A variable can only be used when it is in scope. A scope is a region of source code where names are meaningful, and such a region often corresponds to a block of code delimited by curly braces. A variable is in scope starting at its declaration until the end of the scope region in which it is defined. For example, consider the following code:

int main() {
  int x = 5; // x is now in scope

  cout << y << endl; // COMPILE ERROR -- y is not in scope

  int y = -3; // y is now in scope

  if (x > y) {
    int a = x - y; // a is now in scope
    cout << a << endl;
  } // a is no longer in scope

  cout << a << endl; // COMPILE ERROR -- a is not in scope
}

The variable y is not in scope until its declaration, so attempting to use it in the second statement is an error.
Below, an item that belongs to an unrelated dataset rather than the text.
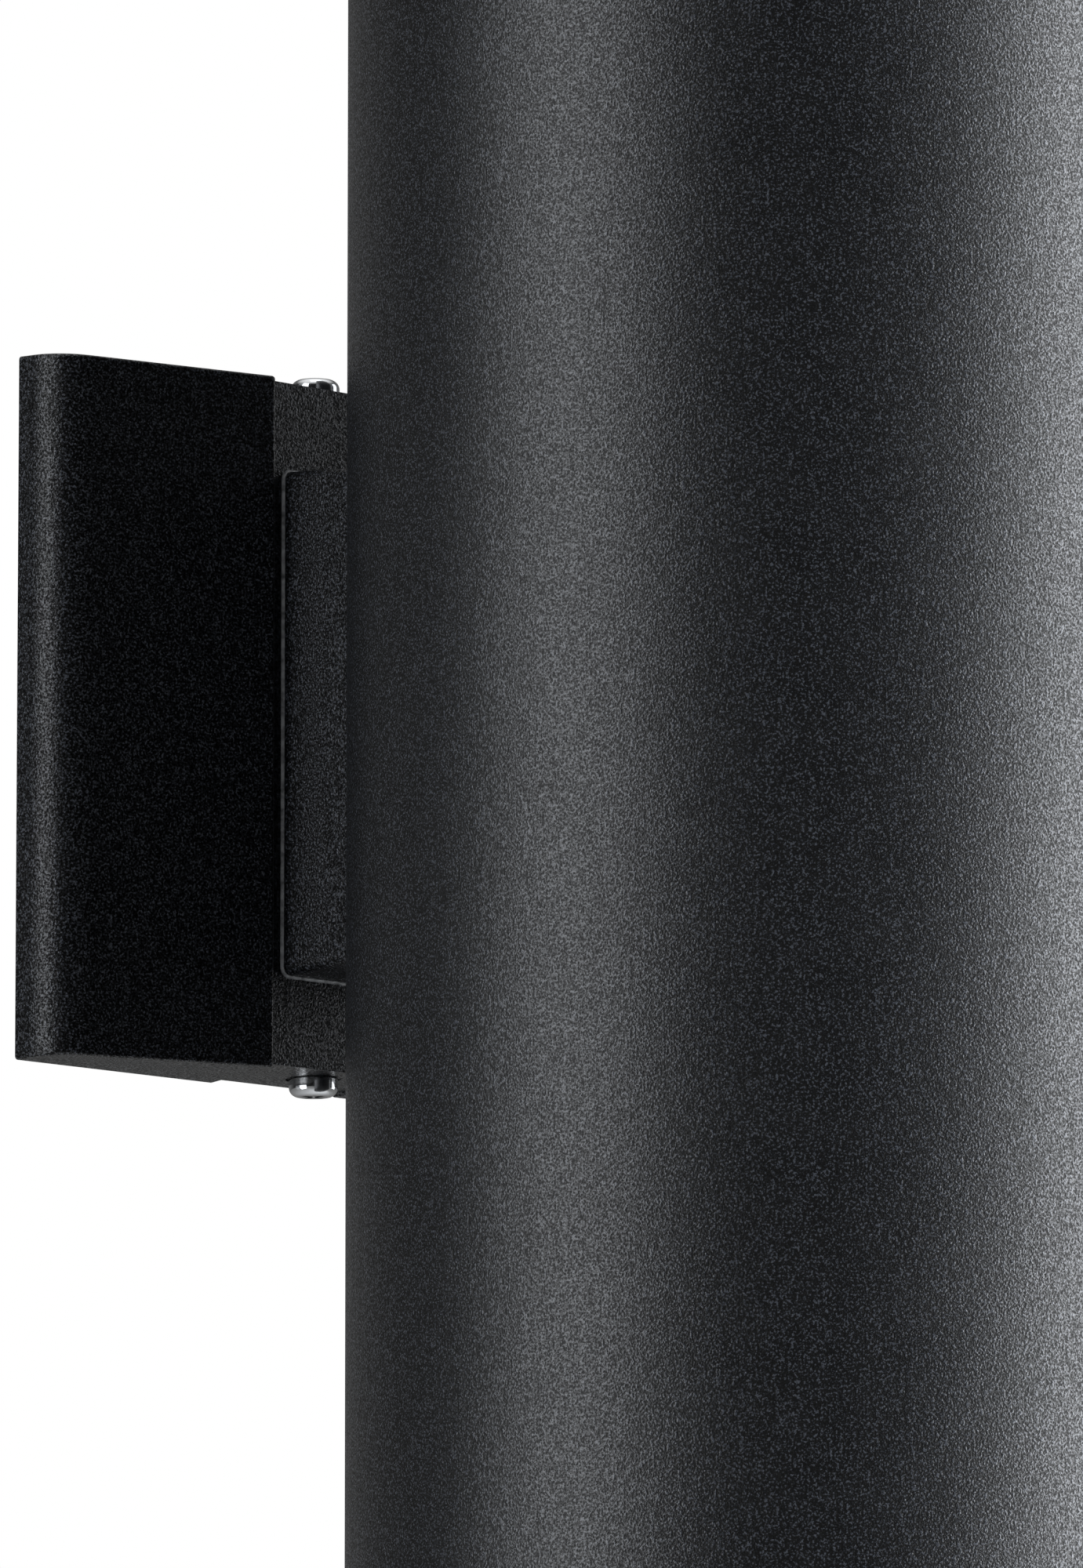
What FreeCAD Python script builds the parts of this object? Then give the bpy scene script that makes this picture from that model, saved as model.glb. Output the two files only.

Below, the curly braces associated with the conditional define a new scope region, in which the variable a is introduced. Outside of the curly braces, a is no longer in scope, so using it in the last statement is erroneous. The compiler checks for us whether or not variables are in scope, reporting errors if we try to use one that is not.

We have seen a simple program, how to compile and run it, and some fundamental C++ elements. We proceed to discuss more complex C++ features, such as type conversions, standard-library types, functions, and control flow.